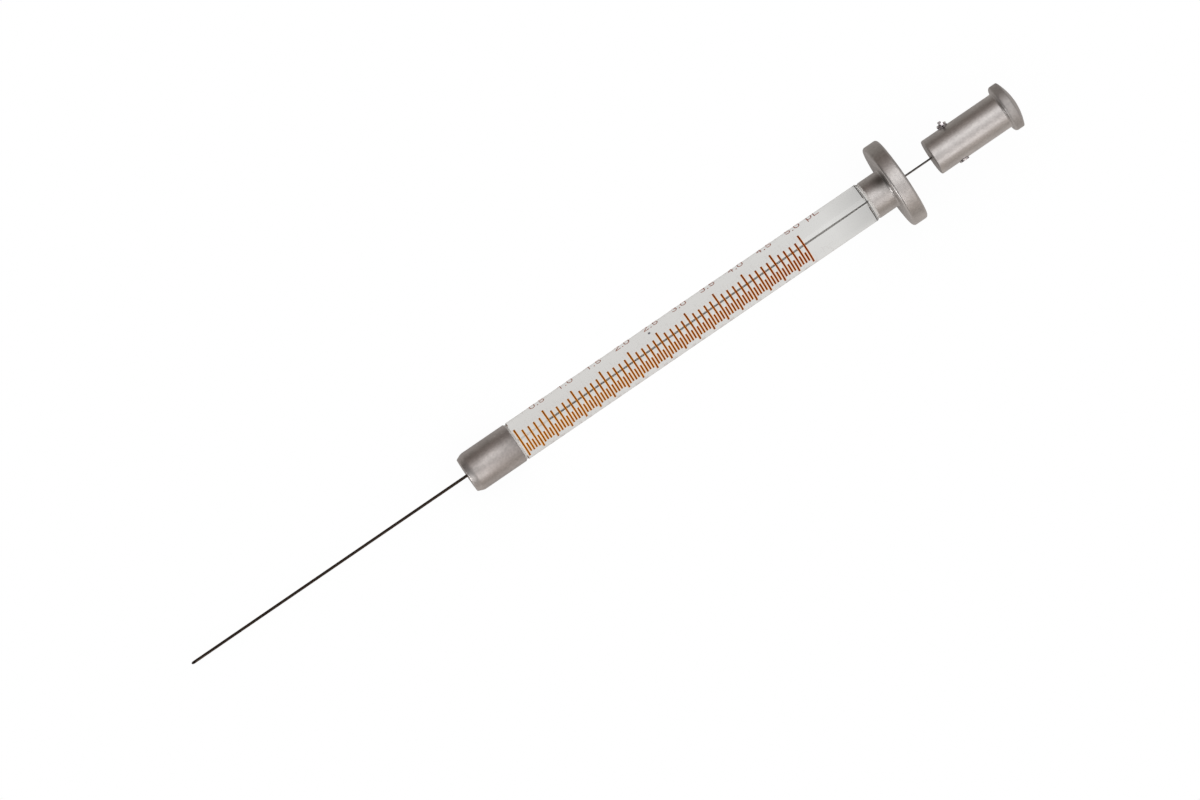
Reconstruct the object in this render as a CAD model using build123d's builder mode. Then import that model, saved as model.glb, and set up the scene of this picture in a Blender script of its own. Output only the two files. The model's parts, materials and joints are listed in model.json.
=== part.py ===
from build123d import *

import math
import os

# A precision-bore glass microsyringe with a cemented needle, in millimetres.
#
# It lies as it comes to rest: on the lower rim of its finger flange and on the shoulder
# of its needle hub, with the button end a little higher than the needle. The needle
# points to -X, the button to +X, and z = 0 is the surface it lies on.
#
# Every place along the syringe is measured on its own axis from the scale's zero mark,
# positive towards the button. Angles round it count from straight up, positive to -Y.

# ---------------------------------------------------------------- driving dimensions

# Printed scale
full_scale_length = 54.1
division_count = 100
divisions_per_number = 10
divisions_per_half = 5
volume_per_number = 0.5
mark_width = 0.34
ink_thickness = 0.02
number_mark_angles = (-31.7, 62.0)
half_mark_angles = (17.8, 62.0)
even_mark_angles = (-17.8, 49.5)
odd_mark_angles = (17.8, 48.0)
number_angle = -74.0
number_height = 1.8
number_stroke = 0.16
digit_pitch = 0.88
unit_pitch = 1.3
unit_gap = 3.85

# Glass barrel
glass_dia = 6.75
bore_dia = 0.343
glass_before_zero = 0.45
glass_past_scale = 12.3
front_spigot_dia = 4.4
front_spigot_length = 6.0
rear_spigot_dia = 4.2
rear_spigot_length = 3.2
glass_edge_chamfer = 0.12

# Cement films
spigot_film = 0.1
needle_film = 0.06
hub_joint = 0.3
flange_joint = 0.4
cement_recess = 0.18

# Needle
needle_dia = 0.474
needle_bore_dia = 0.127
needle_reach = 52.35
needle_bevel_length = 0.9
needle_before_zero = 0.2

# Needle hub
hub_dia = 6.8
hub_length = 9.2
hub_nose_length = 1.05
hub_nose_depth = 0.45
hub_shoulder_radius = 1.5
hub_nose_radius = 0.15
hub_rear_chamfer = 0.15

# Barrel flange
neck_dia = 6.58
neck_length = 3.6
neck_fillet = 0.35
flange_dia = 14.65
flange_thickness = 2.75
flange_edge_radius = 0.5
wire_guide_dia = 0.6
wire_guide_lead = 0.3

# Plunger
wire_clearance = 0.0115
wire_tip_chamfer = 0.03
drawn_divisions = 10
button_stop_gap = 0.2
button_dia = 6.16
button_length = 13.4
button_front_radius = 0.25
head_dia = 8.15
head_thickness = 1.65
head_dome = 0.9
head_front_radius = 0.55
head_rear_radius = 0.25
head_fillet = 0.3
wire_hold_length = 9.0
wire_hold_clearance = 0.03
wire_entry_dia = 1.1
wire_entry_depth = 0.35

# Setscrews
setscrew_dia = 1.8
setscrew_from_front = 4.2
setscrew_thread_clearance = 0.01
setscrew_edge_chamfer = 0.15
setscrew_slot_width = 0.35
setscrew_slot_depth = 0.45
setscrew_proud = {"setscrew_left": 0.55, "setscrew_right": 0.25}

# ---------------------------------------------------------- radii and places worked out

division = full_scale_length / division_count
drawn = drawn_divisions * division

glass_radius = glass_dia / 2
bore_radius = bore_dia / 2
front_spigot_radius = front_spigot_dia / 2
rear_spigot_radius = rear_spigot_dia / 2
needle_radius = needle_dia / 2
needle_seat_radius = needle_radius + needle_film
cement_radius = glass_radius - cement_recess
hub_radius = hub_dia / 2
neck_radius = neck_dia / 2
flange_radius = flange_dia / 2
wire_radius = bore_radius - wire_clearance
wire_hole_radius = wire_radius + wire_hold_clearance
button_radius = button_dia / 2
head_radius = head_dia / 2
setscrew_radius = setscrew_dia / 2

glass_front = -glass_before_zero
glass_rear = full_scale_length + glass_past_scale
front_spigot_end = glass_front - front_spigot_length
rear_spigot_end = glass_rear + rear_spigot_length

hub_rear = glass_front - hub_joint
hub_front = hub_rear - hub_length
hub_shoulder = hub_front + hub_nose_length
hub_socket_end = front_spigot_end - spigot_film

needle_rear = -needle_before_zero
needle_tip = hub_front - needle_reach

neck_front = glass_rear + flange_joint
flange_front = neck_front + neck_length
flange_back = flange_front + flange_thickness
flange_socket_end = rear_spigot_end + spigot_film

button_front = flange_back + button_stop_gap + drawn
head_front = button_front + button_length
head_rear = head_front + head_thickness
button_back = head_rear + head_dome
wire_end = button_front + wire_hold_length
setscrew_place = button_front + setscrew_from_front

# -------------------------------------------------------------------- how it lies

# Two arcs of the profile meet the surface: the flange's front edge and the hub's
# shoulder. The line that touches both gives the tilt.
nose_slope = math.atan2(hub_nose_depth, hub_nose_length)
hub_arc_place = hub_shoulder + hub_shoulder_radius * math.tan(nose_slope / 2)
hub_arc_height = hub_radius - hub_shoulder_radius
flange_arc_place = flange_front + flange_edge_radius
flange_arc_height = flange_radius - flange_edge_radius
arcs_apart = flange_arc_place - hub_arc_place
arcs_rise = flange_arc_height - hub_arc_height
tilt = math.atan2(arcs_rise, arcs_apart) + math.asin(
    (flange_edge_radius - hub_shoulder_radius) / math.hypot(arcs_apart, arcs_rise)
)

zero_height = (
    flange_arc_height * math.cos(tilt)
    + flange_edge_radius
    - flange_arc_place * math.sin(tilt)
)
zero_mark = Vector(-(needle_tip + button_back) / 2 * math.cos(tilt), 0, zero_height)
along = Vector(math.cos(tilt), 0, math.sin(tilt))

# Local X runs along the syringe and local Y points up, away from its axis.
lengthwise = Plane(origin=zero_mark, x_dir=along, z_dir=(0, -1, 0))
syringe_axis = Axis(origin=zero_mark, direction=along)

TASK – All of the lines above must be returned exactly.

PROBLEM SOLUTION –
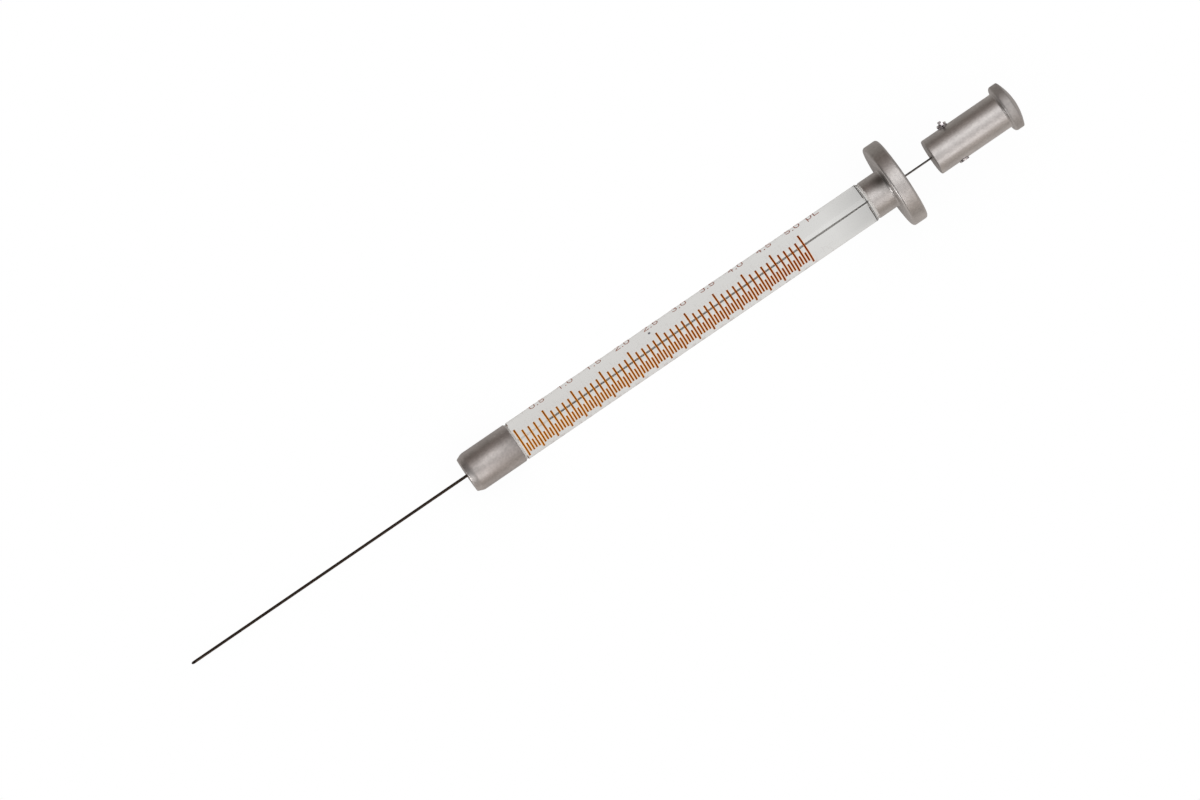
Reconstruct the object in this render as a CAD model using build123d's builder mode. Then import that model, saved as model.glb, and set up the scene of this picture in a Blender script of its own. Output only the two files. The model's parts, materials and joints are listed in model.json.
=== part.py ===
from build123d import *

import math
import os

# A precision-bore glass microsyringe with a cemented needle, in millimetres.
#
# It lies as it comes to rest: on the lower rim of its finger flange and on the shoulder
# of its needle hub, with the button end a little higher than the needle. The needle
# points to -X, the button to +X, and z = 0 is the surface it lies on.
#
# Every place along the syringe is measured on its own axis from the scale's zero mark,
# positive towards the button. Angles round it count from straight up, positive to -Y.

# ---------------------------------------------------------------- driving dimensions

# Printed scale
full_scale_length = 54.1
division_count = 100
divisions_per_number = 10
divisions_per_half = 5
volume_per_number = 0.5
mark_width = 0.34
ink_thickness = 0.02
number_mark_angles = (-31.7, 62.0)
half_mark_angles = (17.8, 62.0)
even_mark_angles = (-17.8, 49.5)
odd_mark_angles = (17.8, 48.0)
number_angle = -74.0
number_height = 1.8
number_stroke = 0.16
digit_pitch = 0.88
unit_pitch = 1.3
unit_gap = 3.85

# Glass barrel
glass_dia = 6.75
bore_dia = 0.343
glass_before_zero = 0.45
glass_past_scale = 12.3
front_spigot_dia = 4.4
front_spigot_length = 6.0
rear_spigot_dia = 4.2
rear_spigot_length = 3.2
glass_edge_chamfer = 0.12

# Cement films
spigot_film = 0.1
needle_film = 0.06
hub_joint = 0.3
flange_joint = 0.4
cement_recess = 0.18

# Needle
needle_dia = 0.474
needle_bore_dia = 0.127
needle_reach = 52.35
needle_bevel_length = 0.9
needle_before_zero = 0.2

# Needle hub
hub_dia = 6.8
hub_length = 9.2
hub_nose_length = 1.05
hub_nose_depth = 0.45
hub_shoulder_radius = 1.5
hub_nose_radius = 0.15
hub_rear_chamfer = 0.15

# Barrel flange
neck_dia = 6.58
neck_length = 3.6
neck_fillet = 0.35
flange_dia = 14.65
flange_thickness = 2.75
flange_edge_radius = 0.5
wire_guide_dia = 0.6
wire_guide_lead = 0.3

# Plunger
wire_clearance = 0.0115
wire_tip_chamfer = 0.03
drawn_divisions = 10
button_stop_gap = 0.2
button_dia = 6.16
button_length = 13.4
button_front_radius = 0.25
head_dia = 8.15
head_thickness = 1.65
head_dome = 0.9
head_front_radius = 0.55
head_rear_radius = 0.25
head_fillet = 0.3
wire_hold_length = 9.0
wire_hold_clearance = 0.03
wire_entry_dia = 1.1
wire_entry_depth = 0.35

# Setscrews
setscrew_dia = 1.8
setscrew_from_front = 4.2
setscrew_thread_clearance = 0.01
setscrew_edge_chamfer = 0.15
setscrew_slot_width = 0.35
setscrew_slot_depth = 0.45
setscrew_proud = {"setscrew_left": 0.55, "setscrew_right": 0.25}

# ---------------------------------------------------------- radii and places worked out

division = full_scale_length / division_count
drawn = drawn_divisions * division

glass_radius = glass_dia / 2
bore_radius = bore_dia / 2
front_spigot_radius = front_spigot_dia / 2
rear_spigot_radius = rear_spigot_dia / 2
needle_radius = needle_dia / 2
needle_seat_radius = needle_radius + needle_film
cement_radius = glass_radius - cement_recess
hub_radius = hub_dia / 2
neck_radius = neck_dia / 2
flange_radius = flange_dia / 2
wire_radius = bore_radius - wire_clearance
wire_hole_radius = wire_radius + wire_hold_clearance
button_radius = button_dia / 2
head_radius = head_dia / 2
setscrew_radius = setscrew_dia / 2

glass_front = -glass_before_zero
glass_rear = full_scale_length + glass_past_scale
front_spigot_end = glass_front - front_spigot_length
rear_spigot_end = glass_rear + rear_spigot_length

hub_rear = glass_front - hub_joint
hub_front = hub_rear - hub_length
hub_shoulder = hub_front + hub_nose_length
hub_socket_end = front_spigot_end - spigot_film

needle_rear = -needle_before_zero
needle_tip = hub_front - needle_reach

neck_front = glass_rear + flange_joint
flange_front = neck_front + neck_length
flange_back = flange_front + flange_thickness
flange_socket_end = rear_spigot_end + spigot_film

button_front = flange_back + button_stop_gap + drawn
head_front = button_front + button_length
head_rear = head_front + head_thickness
button_back = head_rear + head_dome
wire_end = button_front + wire_hold_length
setscrew_place = button_front + setscrew_from_front

# -------------------------------------------------------------------- how it lies

# Two arcs of the profile meet the surface: the flange's front edge and the hub's
# shoulder. The line that touches both gives the tilt.
nose_slope = math.atan2(hub_nose_depth, hub_nose_length)
hub_arc_place = hub_shoulder + hub_shoulder_radius * math.tan(nose_slope / 2)
hub_arc_height = hub_radius - hub_shoulder_radius
flange_arc_place = flange_front + flange_edge_radius
flange_arc_height = flange_radius - flange_edge_radius
arcs_apart = flange_arc_place - hub_arc_place
arcs_rise = flange_arc_height - hub_arc_height
tilt = math.atan2(arcs_rise, arcs_apart) + math.asin(
    (flange_edge_radius - hub_shoulder_radius) / math.hypot(arcs_apart, arcs_rise)
)

zero_height = (
    flange_arc_height * math.cos(tilt)
    + flange_edge_radius
    - flange_arc_place * math.sin(tilt)
)
zero_mark = Vector(-(needle_tip + button_back) / 2 * math.cos(tilt), 0, zero_height)
along = Vector(math.cos(tilt), 0, math.sin(tilt))

# Local X runs along the syringe and local Y points up, away from its axis.
lengthwise = Plane(origin=zero_mark, x_dir=along, z_dir=(0, -1, 0))
syringe_axis = Axis(origin=zero_mark, direction=along)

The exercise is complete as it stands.